INFORMATION PROVIDED
####################

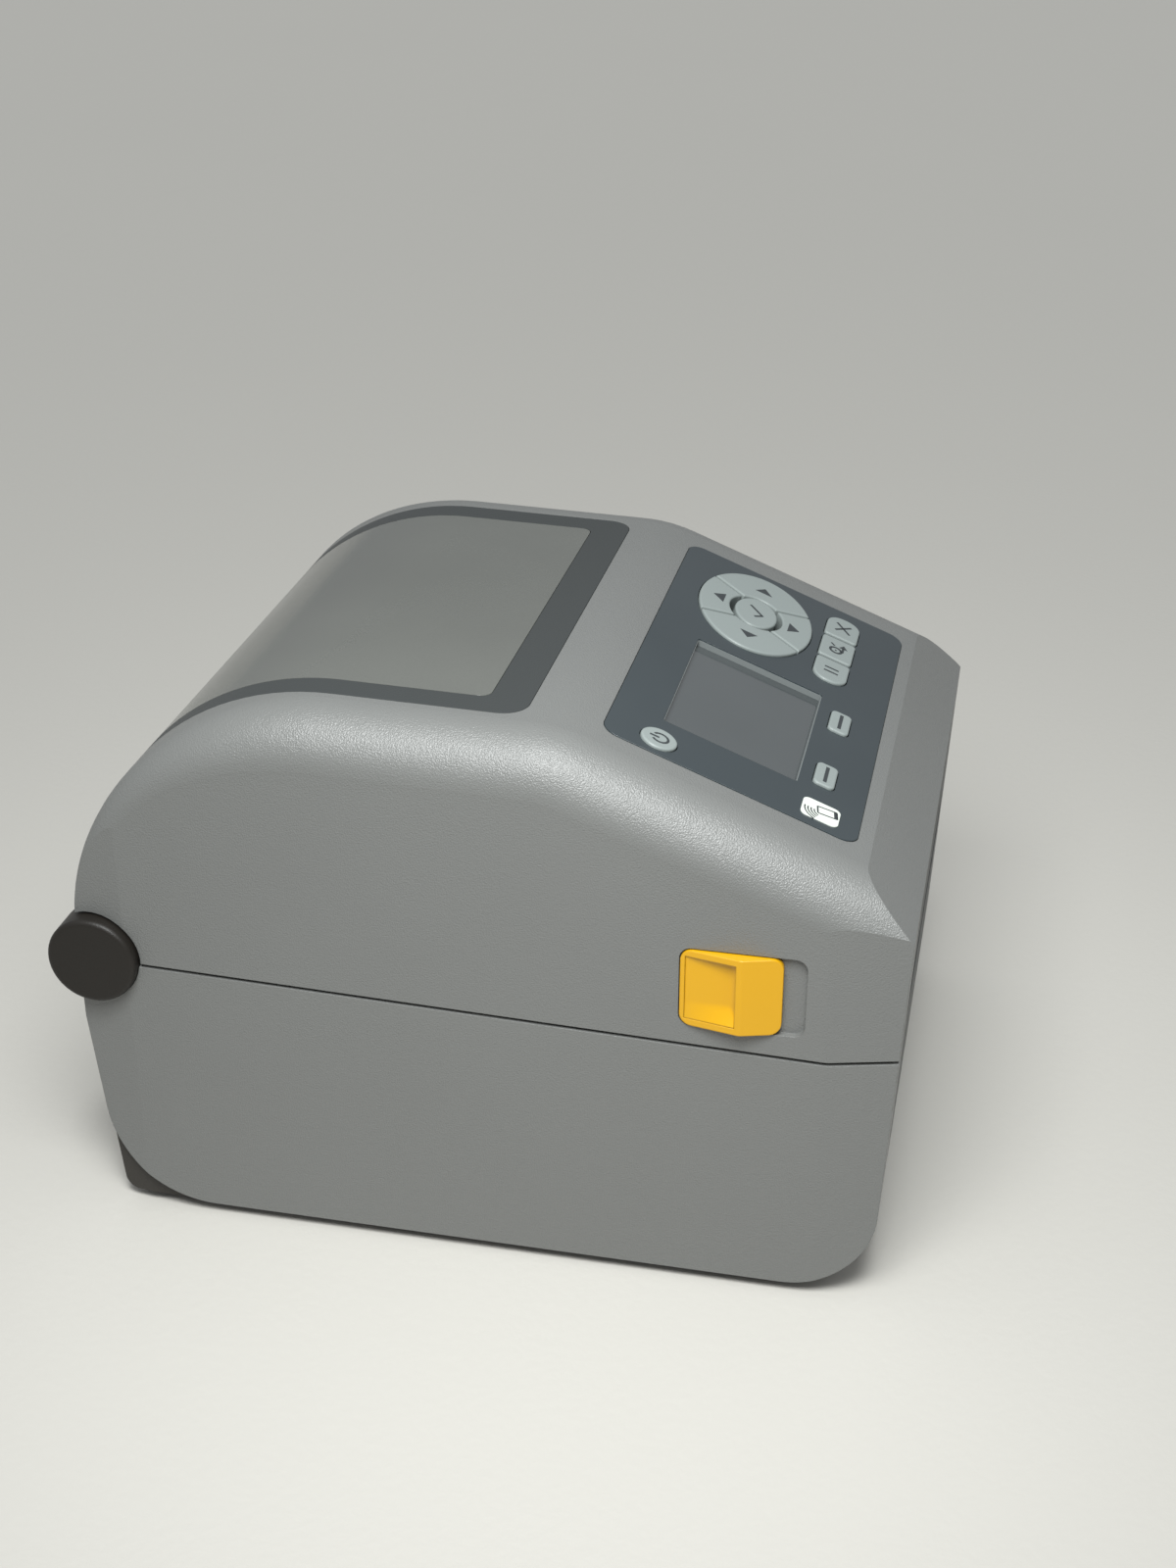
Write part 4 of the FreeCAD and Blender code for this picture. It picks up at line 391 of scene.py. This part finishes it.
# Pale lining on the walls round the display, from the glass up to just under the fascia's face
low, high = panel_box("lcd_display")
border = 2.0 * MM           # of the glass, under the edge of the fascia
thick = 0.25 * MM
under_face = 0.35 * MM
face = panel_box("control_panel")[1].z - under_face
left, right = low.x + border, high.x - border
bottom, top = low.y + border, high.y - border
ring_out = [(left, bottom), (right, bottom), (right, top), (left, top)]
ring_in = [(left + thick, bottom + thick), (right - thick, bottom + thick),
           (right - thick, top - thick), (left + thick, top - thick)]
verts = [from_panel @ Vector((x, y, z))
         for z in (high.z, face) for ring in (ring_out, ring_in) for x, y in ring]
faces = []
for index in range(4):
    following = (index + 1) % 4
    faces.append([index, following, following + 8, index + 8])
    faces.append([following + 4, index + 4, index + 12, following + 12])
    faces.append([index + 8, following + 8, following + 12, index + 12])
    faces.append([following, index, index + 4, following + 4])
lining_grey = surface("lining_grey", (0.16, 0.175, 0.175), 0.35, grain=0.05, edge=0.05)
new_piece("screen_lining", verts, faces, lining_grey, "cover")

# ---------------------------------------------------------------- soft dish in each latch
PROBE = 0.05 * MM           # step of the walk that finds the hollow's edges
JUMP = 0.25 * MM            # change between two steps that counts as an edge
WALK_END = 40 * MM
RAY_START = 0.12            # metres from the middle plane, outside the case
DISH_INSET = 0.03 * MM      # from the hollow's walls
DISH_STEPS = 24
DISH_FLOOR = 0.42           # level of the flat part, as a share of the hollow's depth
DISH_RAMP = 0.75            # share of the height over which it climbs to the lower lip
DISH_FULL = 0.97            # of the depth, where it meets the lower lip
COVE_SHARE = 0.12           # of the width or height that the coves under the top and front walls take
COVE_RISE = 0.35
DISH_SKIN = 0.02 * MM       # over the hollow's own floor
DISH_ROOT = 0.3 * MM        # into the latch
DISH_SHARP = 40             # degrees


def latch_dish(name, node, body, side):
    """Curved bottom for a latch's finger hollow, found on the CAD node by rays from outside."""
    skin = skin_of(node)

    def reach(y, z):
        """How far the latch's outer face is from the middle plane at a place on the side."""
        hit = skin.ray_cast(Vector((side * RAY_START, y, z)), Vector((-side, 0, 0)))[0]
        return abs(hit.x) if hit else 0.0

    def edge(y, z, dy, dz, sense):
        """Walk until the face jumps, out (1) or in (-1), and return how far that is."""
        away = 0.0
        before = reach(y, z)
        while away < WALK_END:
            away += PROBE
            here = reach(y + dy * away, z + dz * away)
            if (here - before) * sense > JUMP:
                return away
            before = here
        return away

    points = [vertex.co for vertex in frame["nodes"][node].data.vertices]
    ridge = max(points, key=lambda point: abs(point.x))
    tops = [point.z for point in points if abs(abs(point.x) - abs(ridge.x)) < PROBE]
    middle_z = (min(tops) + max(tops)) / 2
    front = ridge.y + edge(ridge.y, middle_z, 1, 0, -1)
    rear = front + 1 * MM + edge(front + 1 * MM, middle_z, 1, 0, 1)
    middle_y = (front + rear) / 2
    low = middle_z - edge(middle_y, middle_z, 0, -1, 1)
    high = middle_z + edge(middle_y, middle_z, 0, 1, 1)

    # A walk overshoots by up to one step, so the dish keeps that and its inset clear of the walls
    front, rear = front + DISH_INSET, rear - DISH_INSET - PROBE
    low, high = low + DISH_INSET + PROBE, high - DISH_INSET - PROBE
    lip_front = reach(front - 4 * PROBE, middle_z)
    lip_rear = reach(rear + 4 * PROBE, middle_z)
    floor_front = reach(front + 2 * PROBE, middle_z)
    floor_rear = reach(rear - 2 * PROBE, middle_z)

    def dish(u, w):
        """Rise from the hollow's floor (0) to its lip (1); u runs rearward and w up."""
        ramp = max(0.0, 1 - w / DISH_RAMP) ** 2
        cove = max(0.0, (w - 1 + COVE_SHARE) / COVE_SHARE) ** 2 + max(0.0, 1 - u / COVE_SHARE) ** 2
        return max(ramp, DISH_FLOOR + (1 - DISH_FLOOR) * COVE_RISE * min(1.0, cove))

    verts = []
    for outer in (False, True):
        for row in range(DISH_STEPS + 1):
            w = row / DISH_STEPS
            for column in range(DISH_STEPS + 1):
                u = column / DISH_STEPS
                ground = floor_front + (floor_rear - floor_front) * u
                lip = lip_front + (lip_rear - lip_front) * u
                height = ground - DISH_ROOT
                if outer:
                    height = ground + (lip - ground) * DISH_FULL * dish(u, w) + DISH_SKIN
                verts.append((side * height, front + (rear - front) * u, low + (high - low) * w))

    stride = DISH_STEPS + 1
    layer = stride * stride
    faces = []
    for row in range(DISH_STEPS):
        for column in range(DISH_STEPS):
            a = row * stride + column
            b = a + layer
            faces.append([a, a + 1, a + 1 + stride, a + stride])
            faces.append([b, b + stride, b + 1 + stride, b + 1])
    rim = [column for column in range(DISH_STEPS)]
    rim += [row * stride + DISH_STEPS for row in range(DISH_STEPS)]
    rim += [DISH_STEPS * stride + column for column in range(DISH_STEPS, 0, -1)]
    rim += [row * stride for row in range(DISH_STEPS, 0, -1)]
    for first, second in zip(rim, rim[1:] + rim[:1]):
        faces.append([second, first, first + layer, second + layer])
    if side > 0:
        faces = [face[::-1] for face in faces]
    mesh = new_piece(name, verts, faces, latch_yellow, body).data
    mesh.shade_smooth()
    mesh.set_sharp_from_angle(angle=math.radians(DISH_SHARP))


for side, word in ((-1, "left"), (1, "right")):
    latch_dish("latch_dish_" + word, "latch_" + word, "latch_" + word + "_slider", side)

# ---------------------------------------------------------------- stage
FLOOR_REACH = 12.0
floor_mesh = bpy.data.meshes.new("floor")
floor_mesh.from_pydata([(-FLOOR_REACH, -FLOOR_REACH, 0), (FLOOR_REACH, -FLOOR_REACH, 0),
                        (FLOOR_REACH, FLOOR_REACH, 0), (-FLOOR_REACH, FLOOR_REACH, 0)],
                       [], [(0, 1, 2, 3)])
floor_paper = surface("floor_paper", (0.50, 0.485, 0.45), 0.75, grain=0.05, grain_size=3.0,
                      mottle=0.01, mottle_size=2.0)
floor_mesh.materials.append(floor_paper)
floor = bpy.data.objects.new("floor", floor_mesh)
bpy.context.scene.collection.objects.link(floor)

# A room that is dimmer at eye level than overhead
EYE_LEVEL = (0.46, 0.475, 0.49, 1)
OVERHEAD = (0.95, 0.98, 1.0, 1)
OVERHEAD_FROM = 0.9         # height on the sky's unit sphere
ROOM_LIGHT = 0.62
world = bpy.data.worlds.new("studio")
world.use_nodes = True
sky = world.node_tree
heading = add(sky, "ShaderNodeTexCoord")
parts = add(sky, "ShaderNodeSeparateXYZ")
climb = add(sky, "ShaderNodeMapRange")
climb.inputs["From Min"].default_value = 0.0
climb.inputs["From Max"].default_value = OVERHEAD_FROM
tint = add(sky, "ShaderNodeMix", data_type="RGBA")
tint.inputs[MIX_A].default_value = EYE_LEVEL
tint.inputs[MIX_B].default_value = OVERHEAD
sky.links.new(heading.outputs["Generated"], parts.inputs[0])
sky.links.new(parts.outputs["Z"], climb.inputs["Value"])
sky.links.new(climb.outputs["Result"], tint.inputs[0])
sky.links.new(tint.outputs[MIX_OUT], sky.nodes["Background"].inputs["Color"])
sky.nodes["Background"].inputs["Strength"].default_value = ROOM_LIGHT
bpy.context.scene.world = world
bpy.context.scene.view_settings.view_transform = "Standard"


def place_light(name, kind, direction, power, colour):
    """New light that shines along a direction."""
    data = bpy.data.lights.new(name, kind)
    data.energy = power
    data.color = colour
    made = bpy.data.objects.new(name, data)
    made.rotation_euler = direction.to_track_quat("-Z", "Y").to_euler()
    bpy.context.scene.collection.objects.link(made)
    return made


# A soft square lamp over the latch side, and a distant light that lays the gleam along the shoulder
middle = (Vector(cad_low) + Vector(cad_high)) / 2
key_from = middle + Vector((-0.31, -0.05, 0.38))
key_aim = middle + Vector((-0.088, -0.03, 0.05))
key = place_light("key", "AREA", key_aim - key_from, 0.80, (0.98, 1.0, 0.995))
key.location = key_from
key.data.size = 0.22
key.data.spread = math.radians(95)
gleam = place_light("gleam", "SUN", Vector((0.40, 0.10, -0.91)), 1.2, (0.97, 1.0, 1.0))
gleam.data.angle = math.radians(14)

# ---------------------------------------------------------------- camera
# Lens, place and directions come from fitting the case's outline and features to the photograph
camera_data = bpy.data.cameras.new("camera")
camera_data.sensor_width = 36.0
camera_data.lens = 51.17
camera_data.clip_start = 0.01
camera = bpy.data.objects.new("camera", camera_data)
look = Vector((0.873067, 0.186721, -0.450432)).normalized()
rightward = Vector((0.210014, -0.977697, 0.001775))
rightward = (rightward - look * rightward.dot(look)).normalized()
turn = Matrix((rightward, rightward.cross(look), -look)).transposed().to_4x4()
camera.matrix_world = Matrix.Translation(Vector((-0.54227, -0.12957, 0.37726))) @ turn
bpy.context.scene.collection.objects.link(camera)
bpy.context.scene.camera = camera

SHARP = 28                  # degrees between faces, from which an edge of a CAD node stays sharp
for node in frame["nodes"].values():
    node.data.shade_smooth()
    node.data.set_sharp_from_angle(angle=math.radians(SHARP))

####################

WRITTEN EXERCISE
From the data above, show each line that contains "scene".

OUTPUT FOR THIS EXERCISE
Write part 4 of the FreeCAD and Blender code for this picture. It picks up at line 391 of scene.py. This part finishes it.
bpy.context.scene.collection.objects.link(floor)
bpy.context.scene.world = world
bpy.context.scene.view_settings.view_transform = "Standard"
    bpy.context.scene.collection.objects.link(made)
bpy.context.scene.collection.objects.link(camera)
bpy.context.scene.camera = camera